I'm not sure Barack Obama has sounded an off-key note in his campaign thus far. Am I swooning? No. I've learned my lesson. But read this NPR interview, where Obama has to walk through a racial and cultural minefield. He strides straight ahead, unflappable and sane. I think his appeal is precisely this. He is moving our narrative forward. He is able to speak of race and faith and politics without the usual ideological cant, and without the conventional cliche-ridden positioning. Compare him with Romney's or Clinton's parsed pirouettes. They just don't feel fake in comparison; they feel old. Money quote from Obama:
NPR: Do you think that your life and your experience as an African American would cause you as president to pursue any particular policy differently than if you'd been white? Would you be a different president in some way?

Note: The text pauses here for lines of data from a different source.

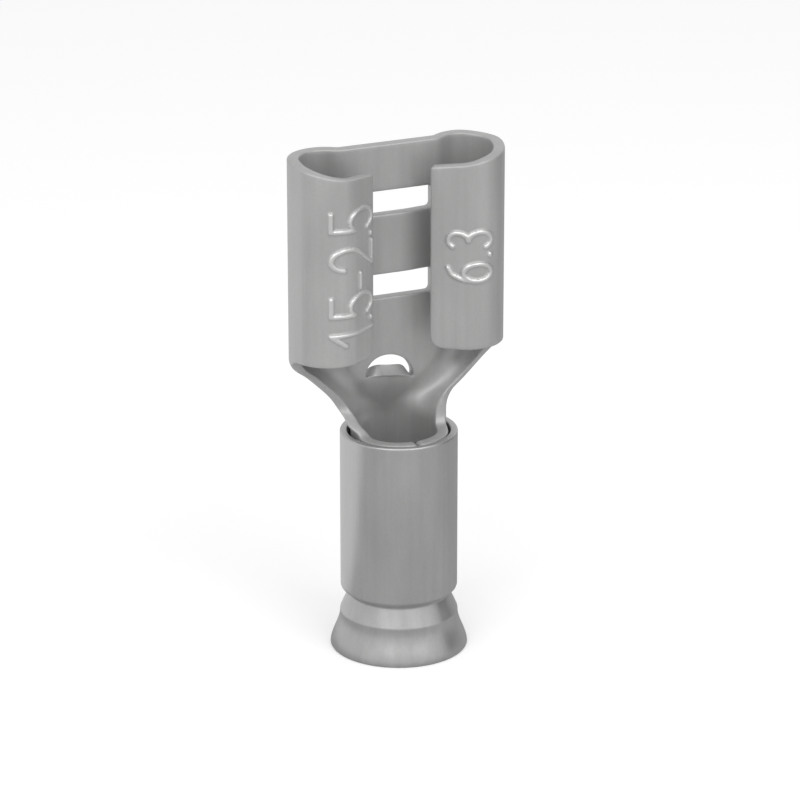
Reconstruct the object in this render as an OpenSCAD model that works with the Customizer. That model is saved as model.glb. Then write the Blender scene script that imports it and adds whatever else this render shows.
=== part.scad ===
// Female spade terminal, non-insulated: one folded tin-plated sheet that holds
// a flat tab in its rolled wings and a wire in its barrel, with a drawn sleeve
// pushed over the barrel. Millimetres, standing on the sleeve's bell, +Z up
// towards the tab's mouth, floor of the socket at the back (+Y).

/* [Sheet metal] */
// Thickness of the stamped and folded sheet
sheet_t = 0.4; // [0.35:0.01:0.45]
// Thinning of each face where the neck is drawn
draw_thin = 0.02; // [0.01:0.005:0.03]

/* [Tab socket] */
// Width of the flat tab that slides in
tab_w = 6.35; // [6:0.05:7]
// Free space beside the tab, on each side
tab_side_play = 0.305; // [0.15:0.005:0.4]
// Gap between the floor and the wing tips with no tab in place
tab_gap = 0.7; // [0.6:0.01:0.8]
// Front face of the floor, behind the barrel's axis
floor_y = 0.75; // [0.7:0.01:0.85]
// Length of the socket from the neck to the mouth
socket_len = 7.12; // [6.5:0.02:8.5]
// Outer radius of each rolled wing
roll_r = 1.28; // [1.24:0.01:1.34]
// How far each roll stands behind the back of the floor
roll_rise = 0.31; // [0.2:0.01:0.36]
// Centre-line radius of the small bend between floor and roll
jog_r = 0.5; // [0.4:0.01:0.6]
// Distance between the tab-side corners of the two wing tips
tip_gap = 2.53; // [2.3:0.01:2.7]
// Angle at which the wing's mouth edge falls towards the middle
lip_slope = 13; // [8:0.5:16]
// Angle at which that edge falls towards the front
lip_lean = 7.5; // [4:0.5:10]
// Corner radius at the foot of each wing tip
tip_corner_r = 0.4; // [0.2:0.01:0.5]

/* [Detent strap] */
// Length of each slot across the floor
slot_span = 3.12; // [2.4:0.02:3.2]
// Height of the slot nearer the mouth
slot_h = 0.8; // [0.5:0.01:0.9]
// Height of the slot nearer the neck
low_slot_h = 0.97; // [0.5:0.01:1.1]
// Floor left between the mouth and the first slot
mouth_web = 1.64; // [1.2:0.01:1.8]
// Height of the strap between the two slots
strap_h = 2.03; // [1.8:0.01:2.4]
// How far the strap is bowed towards the tab
strap_bow = 0.18; // [0.1:0.01:0.3]
// Half width of the strap's flat crown
strap_crown = 0.5; // [0.3:0.01:0.7]

/* [Neck] */
// Height of the neck between the barrel and the socket
neck_len = 2.85; // [2.6:0.01:3.4]
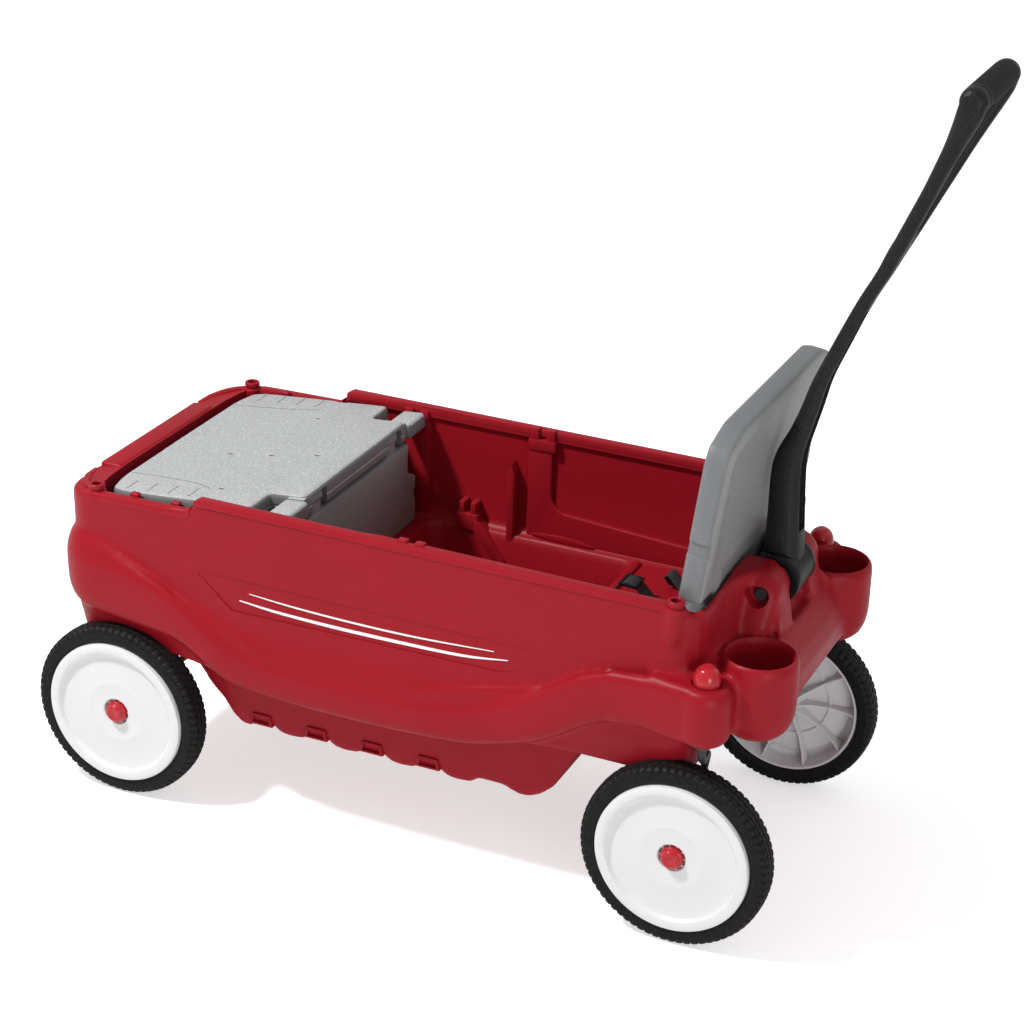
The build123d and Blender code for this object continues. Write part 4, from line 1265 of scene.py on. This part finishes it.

Obama: There are certain instincts that I have that may be stronger because of my experiences as an African American. I don't think they're exclusive to African Americans but I think I maybe feel them more acutely. I think I would be very interested in having a civil rights division that is serious about enforcing civil rights laws. I think that when it comes to an issue like education for example, I feel great pain knowing that there are children in a lot of schools in America who are not getting anything close to the kind of education that will allow them to compete. And I think a lot of candidates, Republican and Democrat, feel concern about that. But when I know that a lot of those kids look just like my daughters, maybe it's harder for me to separate myself from their reality. Every time I see those kids, they feel like a part of me.
Why do I keep feeling that he's actually being honest?